# Mysticism In The Sikh Faith



## Admin (Mar 9, 2010)

Mysticism and the mystic are understood in different ways depending on the religion, but in general mysticism can be said to mean "the experience of mystical union or direct communion with ultimate reality." Throughout religious history mystics have been alternately worshiped and reviled, hailed and hidden.


​
Mysticism in the Sikh faith began with its founder, Guru Nanak, who even as a child had profound mystical experiences. There are many stories of the young Nanak slipping into deep meditative trances, once even getting into trouble for neglecting his father's cattle, which then wandered into a neighbor's field and ate their crops!

What was the great Guru contemplating? Guru Nanak "stressed that God must be seen with 'the inward eye', or the 'heart', of a human being. Beyond this there is no dogma, only the search for truth. Sikhs meditate as a means to progress towards enlightenment; it is devoted meditation practice that enables a sort of communication between the Infinite and finite human consciousness."

But,  meditation in the Sikh's understanding is different from meditation as it is understood in other Eastern practices. For the Sikh there is no concentration on the breath, for example, but chiefly the recitation of the name of God. "We are instructed to recite the name of God (Waheguru) 24 hours a day, no matter what we are doing," says Dr. Dass, a local leader from the Gudwara. "That is the first and foremost duty of a Sikh. You start by reciting aloud, then from your mind. You inner being is reciting the name of God while you are doing your own work."

Though mystic practice--"to be one with God," as Dr. Dass explains, is essential to Sikhism, these practices are not limited to an elite few who remove themselves from the world. Rather, participation in ordinary life, being householders, business people and so forth, is considered spiritually essential to the Sikh. "We do not renounce the world. You can attain being one with God while living a family life," says Dr. Dass. This way of thought was exemplified and encouraged by Guru Ram Das who pointed out that Guru Nanak, the founder of Sikhism, did not renounce the world, but only renounced "the greed for money."

There are no priests, monastics or yogis in the Sikh faith. Dr. Dass explains that, "We are all supposed to lead that spiritual life. We don't all achieve it, but this is our goal. Our ultimate goal is to be one with God."

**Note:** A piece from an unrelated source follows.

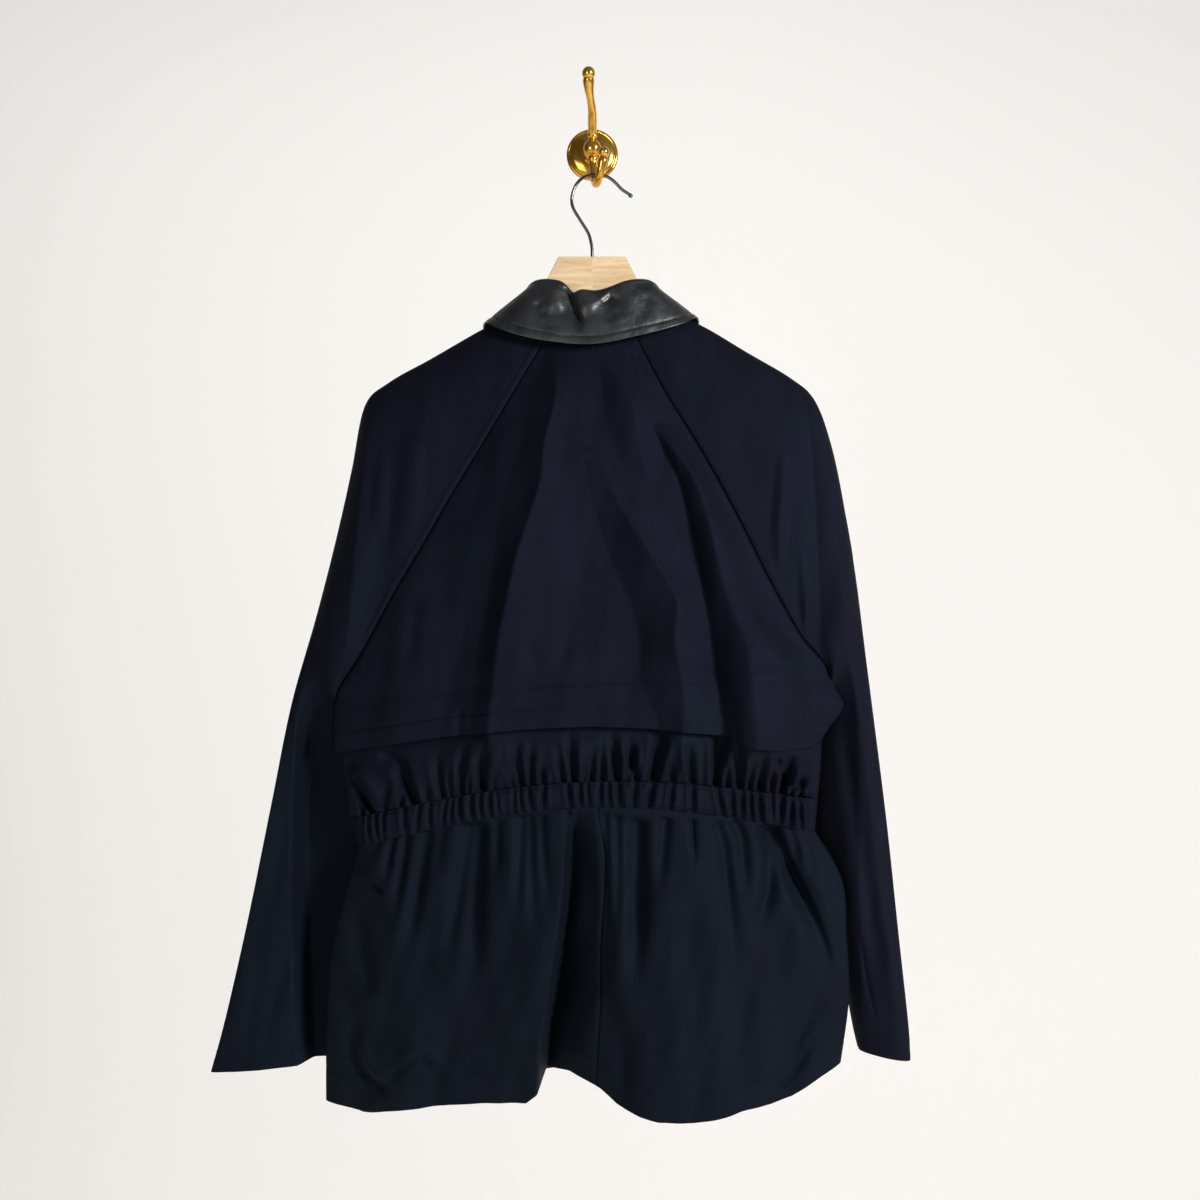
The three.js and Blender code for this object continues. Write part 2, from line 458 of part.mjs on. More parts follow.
function ball(name, [x, z, depth], radius) {
  const made = new THREE.SphereGeometry(radius, 16, 12);
  made.translate(x, -depth, z);
  add(wallHook, name, made, BRASS);
}
ball("hook_upper_ball", [-3.3, 58.6, 61.5], 6.6);
ball("hook_lower_ball", [11.8, -14.4, 48.4], 5.6);

export default new THREE.Group().add(jacket, hanger, wallHook);
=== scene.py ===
"""A hunting jacket hung back outwards on a wooden hanger, on a brass wall hook.

Sizes are millimetres in the CAD's frame: +Z up, the wall at y = 0, and depth is the distance out
from the wall, -y. They become metres only where a mesh is made.
"""
import math
from functools import partial

import bmesh
import bpy
import numpy as np
from mathutils import Matrix, Vector


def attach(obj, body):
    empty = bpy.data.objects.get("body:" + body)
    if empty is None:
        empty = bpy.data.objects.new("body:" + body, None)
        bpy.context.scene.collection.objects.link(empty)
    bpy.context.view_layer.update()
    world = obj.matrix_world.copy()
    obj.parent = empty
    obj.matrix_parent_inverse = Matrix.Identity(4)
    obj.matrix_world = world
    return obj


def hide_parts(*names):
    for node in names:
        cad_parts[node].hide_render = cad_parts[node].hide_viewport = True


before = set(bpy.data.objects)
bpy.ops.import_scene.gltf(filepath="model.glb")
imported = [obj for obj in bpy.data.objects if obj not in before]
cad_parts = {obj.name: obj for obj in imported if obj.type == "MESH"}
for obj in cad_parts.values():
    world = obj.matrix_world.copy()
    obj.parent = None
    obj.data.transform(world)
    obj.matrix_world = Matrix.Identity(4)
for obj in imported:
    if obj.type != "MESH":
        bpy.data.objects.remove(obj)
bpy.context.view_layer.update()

MM = 0.001
CLOTH = 1.1  # how thick the cloth is
LEATHER = 1.7
SEAM_GAP = 0.15  # half of the gap at a seam
SIDE_SEAM = 1.9  # half of the room between the back's pieces and the fronts
UNDER_CAPE = 5  # how far the back lies behind the cape at its sides
FOLD_ROOM = 19  # and how much further in the middle, behind the cape's folds
FRONT_DEPTH = 12  # the fronts' distance from the wall
FRONT_ROLL = 25  # how wide a front's turn is at its side seam
HANGER_DEPTH = 35
HANGER_THICK = 10


# ---------------------------------------------------------------- tables

def table(columns, *rows):
    """Rows of numbers as a dict of named columns."""
    return {name: np.array([row[i] for row in rows], float) for i, name in enumerate(columns.split())}


SLEEVE_COLUMNS = "seam_x seam_z back front drop edge_x edge_z edge closed swell"
SLEEVE_LEFT = table(
    SLEEVE_COLUMNS,
    (-44, -199, 57, 17, 24, -77, -171, 37, 0, 0),
    (-82, -265, 67, 13, 16, -118, -193, 36, 0, 0),
    (-112, -316, 71, 12, 10, -163, -219, 36, 0, 0),
    (-138, -359, 72, 13, 6, -204, -242, 36, 0, 0),
    (-166, -407, 71, 15, 4, -229, -266, 36, 0, 2),
    (-195, -455, 68, 20, 2, -242, -330, 36, 0.1, 8),
    (-229, -515, 60, 30, 0, -258, -400, 36, 0.3, 11),
    (-256, -560, 50, 42, 0, -278, -478, 36, 0.6, 12),
    (-247, -600, 22, 19, 0, -303, -566, 36, 1, 12),
    (-230, -690, 10, 7, 0, -324, -667, 34, 1, 9),
    (-240, -808, 10, 7, 0, -348, -785, 34, 1, 9),
    (-250, -896, 11, 8, 0, -370, -882, 34, 1, 10),
    (-258, -932, 13, 10, 0, -385, -938, 34, 1, 11),
)
SLEEVE_RIGHT = table(
    SLEEVE_COLUMNS,
    (42, -197, 57, 17, 24, 75, -169, 37, 0, 0),
    (71, -255, 67, 13, 16, 114, -187, 36, 0, 0),
    (98, -300, 72, 12, 10, 156, -212, 36, 0, 0),
    (125, -347, 74, 13, 6, 200, -238, 36, 0, 0),
    (150, -394, 73, 15, 4, 224, -260, 36, 0, 2),
    (176, -445, 70, 20, 2, 241, -306, 36, 0.1, 8),
    (206, -496, 62, 30, 0, 254, -368, 36, 0.3, 11),
    (236, -535, 51, 42, 0, 266, -440, 36, 0.6, 11),
    (230, -585, 22, 19, 0, 279, -540, 35, 1, 11),
    (226, -690, 12, 9, 0, 297, -680, 34, 1, 11),
    (251, -808, 14, 11, 0, 310, -800, 33, 1, 12),
    (266, -893, 18, 15, 0, 320, -890, 32, 1, 13),
    (272, -920, 20, 17, 0, 322, -926, 32, 1, 13),
)
SLEEVE_ROWS = {"left": SLEEVE_LEFT, "right": SLEEVE_RIGHT}
ARMPIT = 7  # the sleeve row where it leaves the body
BACK_ROWS = table(
    "swell arch middle_z",
    (4, -4, -246), (10, 0, -290), (15, 0, -335), (19, 0, -378),
    (23, 2, -420), (27, 4, -465), (35, 8, -515), (46, 12, -560),
)
BODY_COLUMNS = "left_x left_z left right_x right_z right swell arch middle_z"
CAPE_HEM = table(
    BODY_COLUMNS,
    (-258.5, -574, 50.5, 244, -551, 52.5, 48, 16, 0),
    (-259, -588, 51, 251, -567, 54, 48, 20, 0),
    (-258.5, -601, 52.5, 238, -586, 56, 45.5, 23.5, 0),
    (-258, -614, 54, 223, -607, 58, 43, 27, 0),
)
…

Our thanks to Dr. Dass for his help with this article.


----------



## JimRinX (Mar 16, 2010)

Aman ji
I think that concentrating on ones breathing, like using a Mantra (Waheguru or otherwise) is just a means to an end; but not the purpose of Meditation - though many Buddhists I know don't seem to have a clue what it is that they're supposed to be trying to do vis-a-vis establishing a Sound Meditational Practice.
In my mind, the objective is to learn to 'tune out' the Grosser Part (the part that, I believe, is 'generated' by our hard wired brain) of ones Conciousness, and to, thus, become more attuned with - more aware of, the Subtler Part of ones Conciousness (the part which I believe is 'generated' by the Clear Light, Soul, etc.); as it is only when you've become as fully aware of this truly subtle part of your 'Total Conciousness Experience' that you'll be able, as Guru Nanak so wisely pointed out, to truly appreciate Waheguru, Yaweh, the Great White Spirit, etc..
As I like to paraphrase Shakesphere: "A Clear Light Diety Entity by any other name......."
Waheguru exists - manifests? - in a sort of Formless Realm; just as Tibetan Buddhism teachs, and Sikhism (at least) doesn't reject; and so, I believe, does the Subtler Part of your own being.
It's the part of you that will take on the 'new' body - or not - when you die, your Book Of Life is Read, you're 'Karma Score' - or 'Karma Grade' - is assessed, and you're Dharma is thus determined.
Enough ABCs! I just thought I'd add that; as the breathing thing is just a tool to induce the trance state.....etc..


----------



## Astroboy (Mar 17, 2010)

> There are no priests, monastics or yogis in the Sikh faith.



Oh really? :shock:


----------